Las primeras informaciones que se conocen respecto no son muy alentadoras que digamos. Dejan ver que se subestima el trabajo técnico y político que implica la realización de unos comicios a fin de que tengan lugar como debe ser, vale decir, imparciales, transparentes, confiables y legítimos y, además, que hagan posible la participación de todos los venezolanos capacitados legalmente para manifestarse en las urnas.

Sin embargo, lamentablemente no se tienen indicios de que vayan a ser así. Dejan duda, en varios aspectos. Me refiero, por ejemplo, a las distintas fechas sugeridas (14 de abril, 28 de julio), para llevar a cabo las votaciones, pasando por alto que la ejecución de las múltiples y complicadas tareas que se requieren, son imposibles de realizar en menos de seis meses, conforme lo enseñan eventos realizados anteriormente.

Me refiero, igualmente a la actualización urgente y acelerada del Registro Electoral a fin de incluir a millones de connacionales, dentro y fuera del país, que no han podido cumplir con ese requisito, a la necesidad de avisar con suficiente antelación a los observadores, tanto nacionales como extranjeros, a la ejecución de las auditorías al sistema automatizado de votación, al nombramiento de los miembros de mesa, en fin.  La lista es larga e implica un gran esfuerzo y el tiempo adecuado.

Que las elecciones den lugar a un resultado que resulte legalmente irrebatible y sea aceptado por todos los sectores políticos y sociales, sería un gran logro. Cumpliría como condición importantísima, aunque no suficiente, para disolver la crisis política, origen de los problemas que abruman al país en casi todos sus escenarios.  Los votos no hacen magia y si la aspiración colectiva es constituirnos como una sociedad democrática, hace falta echar mano de la política, perdón por la perogrullada.

La política, escribió Hannah Arendt, “…es una necesidad ineludible para la vida humana, tanto individual como social. Puesto que el hombre no es autárquico, sino que depende en su existencia de otros, el cuidado de ésta debe concernir a todos, sin lo cual la convivencia sería imposible”. Equivale, pues, a asumir la condición humana desde pluralidad y la diversidad.

Desde esta perspectiva hablo, entonces, de la necesidad (¿obligación?) de recurrir a la palabra, es decir, al diálogo y a la negociación, consciente de que son palabras que producen escozor en mucha gente, y con razón, a la luz de los pocos resultados obtenidos, luego de varios intentos.

En Venezuela se han ido disolviendo los acuerdos normativos que marcan la convivencia y la coherencia respecto al funcionamiento de cada día.

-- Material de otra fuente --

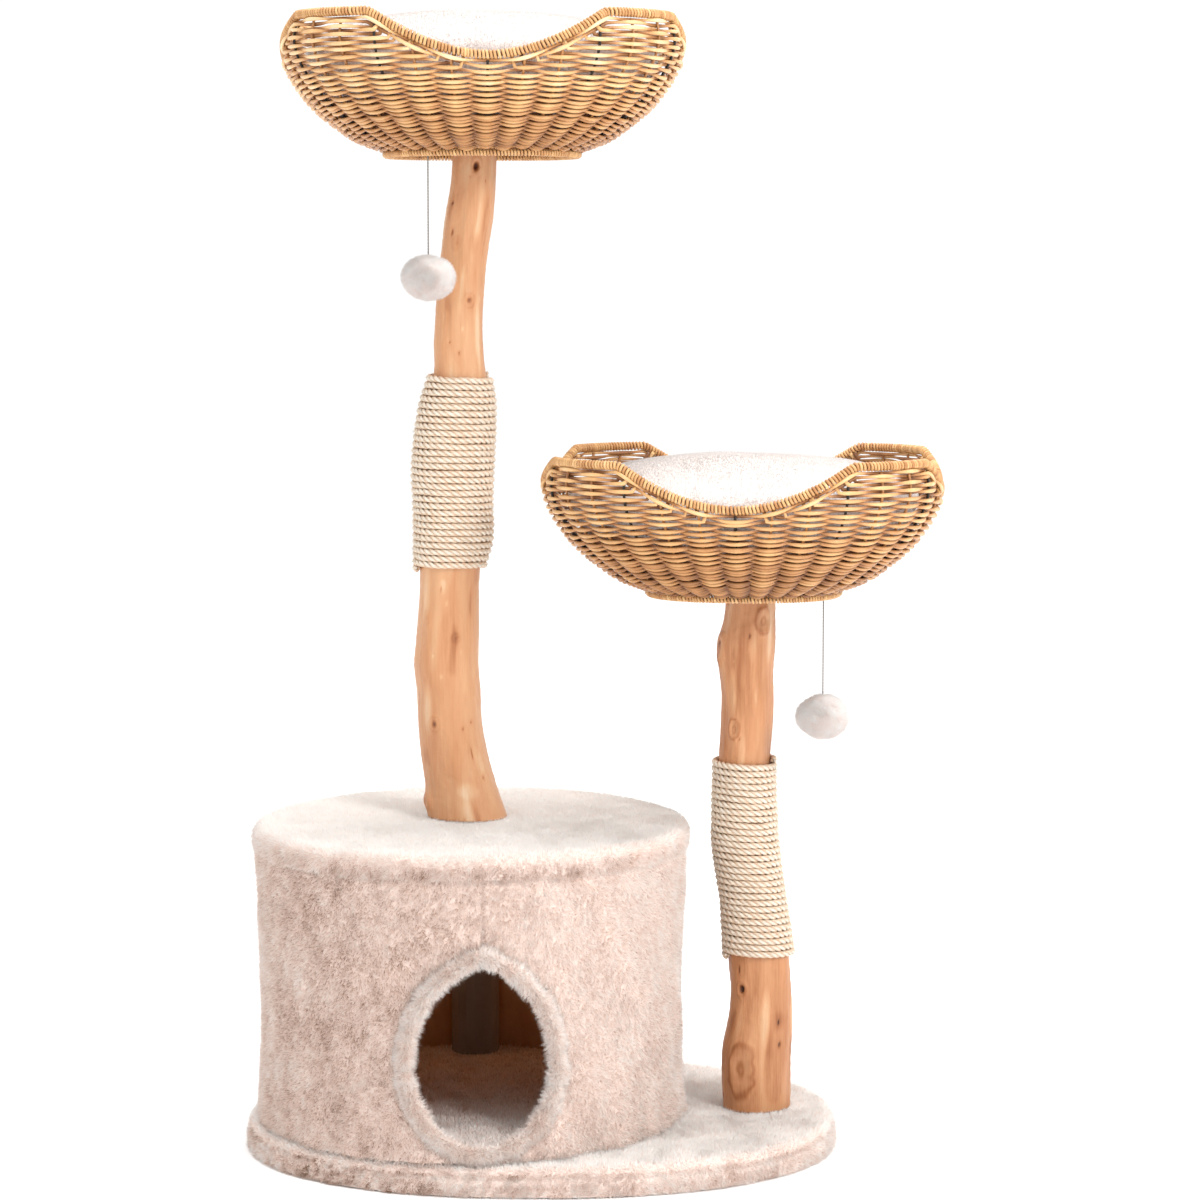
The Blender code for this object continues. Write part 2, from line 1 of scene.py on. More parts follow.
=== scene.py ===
"""Looks of the cat tree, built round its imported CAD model.

Metres, +Z up, in the CAD's own frame: the origin is under the middle of the base, +X runs from
the tall post to the short one, and -Y is the side with the doorway.
"""
import itertools
import math

import bpy
import numpy as np
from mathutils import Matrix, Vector


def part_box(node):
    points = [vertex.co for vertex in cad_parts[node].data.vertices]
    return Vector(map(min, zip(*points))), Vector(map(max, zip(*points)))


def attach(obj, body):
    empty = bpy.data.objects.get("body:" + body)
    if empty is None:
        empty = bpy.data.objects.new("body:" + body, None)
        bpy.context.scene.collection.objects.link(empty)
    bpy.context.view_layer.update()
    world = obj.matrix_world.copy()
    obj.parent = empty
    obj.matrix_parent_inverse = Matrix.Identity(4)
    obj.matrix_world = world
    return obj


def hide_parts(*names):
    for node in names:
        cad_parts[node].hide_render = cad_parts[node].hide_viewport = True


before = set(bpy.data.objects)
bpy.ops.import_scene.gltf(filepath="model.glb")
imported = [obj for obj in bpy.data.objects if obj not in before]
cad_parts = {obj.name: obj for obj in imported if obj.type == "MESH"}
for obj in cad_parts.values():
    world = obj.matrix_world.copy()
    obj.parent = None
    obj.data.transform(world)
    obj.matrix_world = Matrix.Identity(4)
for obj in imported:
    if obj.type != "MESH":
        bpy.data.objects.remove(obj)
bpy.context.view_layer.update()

PI, TAU = math.pi, math.tau
DOWN = np.array([0.0, 0.0, -1.0])
UP = np.array([0.0, 0.0, 1.0])
MM = 0.001

# Condo and base, as the CAD has them
BASE_HALF = (0.326, 0.25)
BASE_POWER = 2.2
CONDO_CENTRE = np.array([-0.0775, 0.0])
WALL_SHARES = (0.0, 0.22, 0.5, 0.78, 1.0)
WALL_RADII = (0.237, 0.2335, 0.2315, 0.233, 0.2365)
DOOR_ANGLE = math.radians(4.7 - 90)
DOOR_HALF_WIDTH = 0.073
DOOR_RISE = 0.108
DOOR_DROP = 0.085
DOOR_WIDE_Z = 0.137
HEM_RADIUS = 0.0075
HEM_SHIFT = 0.0016              # room for the pile on the doorway's edge
PILE_ROOM = 0.0025              # and on the tops of the covers

# Baskets
TURNS = {"upper": math.radians(3.7), "lower": math.radians(-5.0)}
OUTLINE_SHARE = (0.0, 0.09, 0.2, 0.35, 0.5, 0.7, 0.85, 1.0)
OUTLINE_HALF = (0.106, 0.138, 0.16, 0.184, 0.2, 0.215, 0.2185, 0.214)
FLOOR_POWER, RIM_POWER = 2.3, 3.0
BASKET_DEPTH = 0.965
BASKET_WALL = 0.008
BASKET_FLOOR = 0.0093
FRONT_DIP, FRONT_DIP_HALF = 0.045, 0.126
SIDE_DIP, SIDE_DIP_HALF = 0.04, 0.12
RIM_RADIUS = 0.005
RIM_CLEARANCE = 0.0014
HOOP_HALF = (0.104, 0.098)
HOOP_RADIUS = 0.0043
STAKES = 36
SPOKES = 18                     # canes under the floor's weave
STAKE_RADIUS = 0.0015
CANE_RADIUS = 0.0018
FIRST_ROW = 0.0022              # height of the first row's middle, along the wall
RIM_PITCH = 0.0039              # between the rows that follow the rim
PER_STAKE = 8                   # points of a row between two stakes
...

El país parece poco previsible, casi cualquier cosa puede ocurrir. La desconfianza se ha hecho parte de nuestra estructura social

Hay, pues, que recuperar la conversación política luego de más de dos décadas sin tenerla. Regresar a la palabra para negociar en nombre del interés común, sabiendo que no hay otro invento a la vista para coser la vida nacional

Resulta indispensable insistir en el propósito de armar consensos en torno a ciertos objetivos, en donde todos, o la mayoría de los venezolanos, encuentren espacio y sean mejores las condiciones por donde transcurre su vida. Como señaló alguna vez Moisés Naím, “… suponer que Maduro y los suyos pueden participar en un diálogo sin mentir y sin manipularlo puede ser ingenuo. Pero, quizás, más ingenuo aún es suponer que en Venezuela es posible evitar el diálogo político indefinidamente”.

Labrar una transición política pacífica es, así pues, imprescindible, a sabiendas de que se trata de un proceso difícil, complicado, incierto y costoso que, por cierto, ha tenido lugar más de una vez en la reciente historia del país. Como leí en alguna parte, tiene semejanzas con el denominado “dilema del prisionero”, mediante el que se muestra que dos personas pueden no cooperar pese a que si lo hicieran el resultado obtenido sería mejor para las dos partes

“Hay que negociar, porque la alternativa es una guerra de aniquilación”, declaró en una reciente entrevista Carlos Blanco, parte del equipo estratégico de María Corina Machado. ¿Exagera?

En suma, tenemos que entendernos. Además, los vientos que soplan en la actualidad nos lo exigen. Necesitamos repensar la democracia y otro modo de gobernar que sean compatibles con la complejidad y los desafíos que asoma el futuro.